Walter Brueggemann reminds us that after the disorientation that interrupted their season of orientation, there always came a third season for the Israelites—a season of reorientation. God would redeem the Israelites, would bring good things our of their pain. In the words of Psalm 40, God would lift them out of the pit and set their feet on solid rock. New life happened. Deliverance came. And the Israelites would be changed.

Friends, I believe this sort of hope is being born in us right now. Not a hope that things will return to normal, that the life we had in January or February would come back in May or in June. Our world is being changed by this season of disorientation. Just like the Israelites as they emerged from disorientation to reorientation, we are being changed. There is no returning to normal.

But, if we choose hope, our lives can be changed for the better. What we learn from Scripture is that God redeems time periods like this, these seasons of disorientation. God brings us through them and sets our feet on solid ground. And we can trust this is true because of the hope we celebrate together in the miracle of Easter. Even in this season of disorientation, we have been proclaiming together the stories of our faith. That God put on skin and in Jesus came to live among us. That as Jesus performed miracles and preached, healed and prayed, he showed us the love of God and taught us how to experience relationship with him through faith. That he willing laid down his life, suffering and dying on the cross, and experienced his own season of disorientation as he cried out the words of Psalm 22, “My God, My God, why have you forsaken me?”
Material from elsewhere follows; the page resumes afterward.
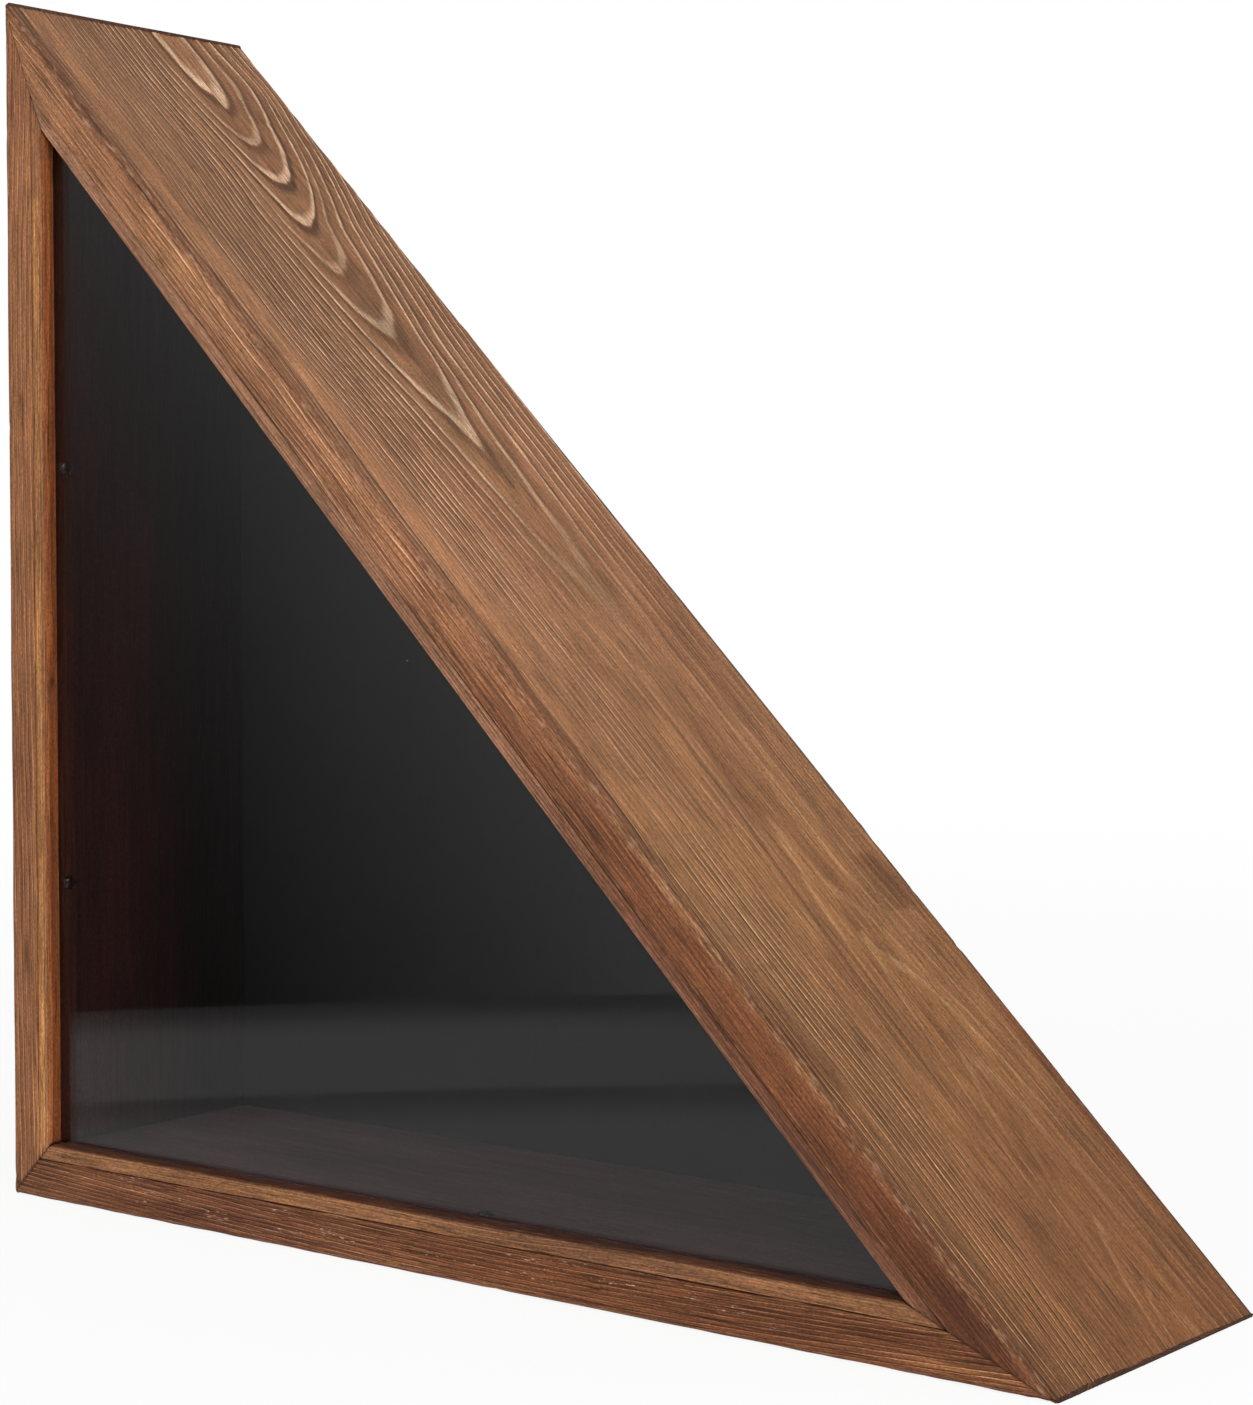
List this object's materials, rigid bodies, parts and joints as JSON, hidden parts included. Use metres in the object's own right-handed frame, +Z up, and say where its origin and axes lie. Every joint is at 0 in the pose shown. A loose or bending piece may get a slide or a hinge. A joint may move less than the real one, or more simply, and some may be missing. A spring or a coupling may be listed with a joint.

BUT…thank you, God, for that word of hope…But, on the third day, the stone rolled away and Jesus walked out of the tomb alive.

The Easter story is our story in every season. When life is going great, when life is falling apart, when we are trying to put the pieces of our life back together again, there is always hope because Jesus lives!

God was faithful like he promised. God redeemed even Christ’s suffering and death and used it for the good of our salvation.

Because of Easter, you and I can live our lives oriented towards hope in every season. Because of Jesus, we put ALL of our hope in the Lord. Because of Jesus, we can sing a new song of praise. Because of Jesus, we can choose to believe and live in the truth that the future will be better than the present.

Thanks be to God. Amen.



[1] Praying the Psalms by Walter Brueggemann (Cascade Book, 2007).